Il cinismo cattolico trasmigrò nella prassi politica e di governo fino ai nostri giorni. Il metodo della controriforma contrassegnò le ideologie moderne che amavano presentarsi come rivoluzionarie, nella realtà delle cose italiane ogni regime che si affermava era reazione, violenza, abominio. Il Risorgimento liberale che intendeva abbattere l’arbitrio, l’assolutismo e le tentazioni egemoniche di un Cattolicesimo antimoderno venne sconfitto dalla ragion di stato, non ebbe né agio né tempo di formare una corrente politica di stampo liberale, moderna, europea. Dal connubio clerico-reazionario tra Stato e Chiesa prevalse l’istinto della controriforma, che è diventatata una costante della vita politica italiana. La paura latente di perdere il potere e di soccombere al “nemico” convinse tutti i governi a rinviare le riforme e a lasciare inalterata la forma e la condizione dello Stato.


La cautela come forma consigliata per durare fu la sigla e il vanto di ogni governo. Nella lotta tra gli opposti estremismi non poteva che vincere chi dei due si sarebbe mostrato più forte. Ma da una guerra emerge la fazione rinnovata. Dalla violenza nasce altra violenza. Una classe liberale moderna basata su concetti di civiltà in Italia non si è mai affermata. Non ce ne fu il tempo perché una democrazia liberale non si inventa dall’oggi al domani. Lo Stato italiano nasceva piuttosto da un calcolo di re e principi ambiziosi e da una prova di forza militare con tutte le astuzie della diplomazia e dei patti di alleanza. Non ce ne dobbiamo meravigliare.

In Italia la ragione si è sempre basata sulla forza e sulla violenza. Ha ragione chi urla di più. Il deficit di democrazia liberale che lamentiamo trova il suo fondamento storico in questo retroterra di confusione, di mani-cheismo e di sostanziale arbitrio. Il Fascismo non fu forse il regime più adatto agli italiani? E la Chiesa non trovò conveniente venire a patti col Fascismo nella comune avversione della libertà di coscienza? Il panorama politico di fine Ottocento, che quasi immutabilmente riflette quello d’oggi, si presentava così diviso. Da una parte una Chiesa arroccata nel proprio rifiuto, incapace di digerire la formula cavouriana: «Libera chiesa in libero Stato», che sola le avrebbe reso un ruolo di dignità e di modernità, come poi avvenne con la caduta del potere temporale dell’ultimo Papa-re. Dall’altra lo schieramento dei nuovi partiti “rivoluzionari” e popolari, non di origine risorgimentale, come il socialista che avrebbe costituito la matrice del fascismo e del comunismo. Tutte queste forze illiberali, compresa la Chiesa che forniva il miglior esempio di reazione istintiva alla modernità e alla democrazia, mantenevano un precario equilibrio guardandosi in cagnesco, l’un contro l’altro armati, senza volgere lo sguardo altrove che alla propria cadrega, ciò che condannava il Paese a un’eterna attesa, all’immobilismo politico, all’inerzia del Parlamento, sempre ostaggio delle fazioni estreme, e, in una parola, allo stile italico della “controriforma”.

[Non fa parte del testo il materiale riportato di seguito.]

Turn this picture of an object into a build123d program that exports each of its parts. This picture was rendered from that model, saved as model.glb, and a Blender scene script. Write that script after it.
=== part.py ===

Un regime ereditava l’altro e non cambiava nulla, ogni governo aveva solo la preoccupazione di durare e durava di più (anche se durava poco) quello che non faceva nulla, perché nel fare qualcosa si rischiava di sbagliare e di pagarla cara.
La Dc ha governato per mezzo secolo con la sola preoccupazione di far da argine al comunismo. Nel frattempo l’Italia invecchiava, perché nessuno faceva nulla. Le nostre autostrade, le nostre ferrovie, i nostri servizi di base sono i peggiori d’Europa. La Spagna, partita con mezzo secolo di ritardo, ci sta superando. Perfino il Portogallo ha fatto più progressi di noi. Perché? Ma perché i partiti italiani che vanno al governo spendono tutto il loro tempo, non a governare, bensì a combattere i partiti “nemici” dell’opposizione. E così, siamo arrivati ai nostri giorni. In piazza si va armati contro il “nemico”, che cambia di volta in volta ma è sempre lo stesso, e se il nemico non ci fosse bisognerebbe inventarlo.

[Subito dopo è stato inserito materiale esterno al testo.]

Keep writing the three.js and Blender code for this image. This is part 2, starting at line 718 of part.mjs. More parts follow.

Non c’è la regola dell’alternanza che vige in un sistema costituzionale liberale, ma l’istinto della presa del potere propria degli assolutismi che ignorano la prassi liberale. Può meravigliare che l’Italia sia entrata nel terzo millennio con la mentalità politica dell’Ottocento e con partiti che si sono formati sulle dottrine politiche di due secoli fa?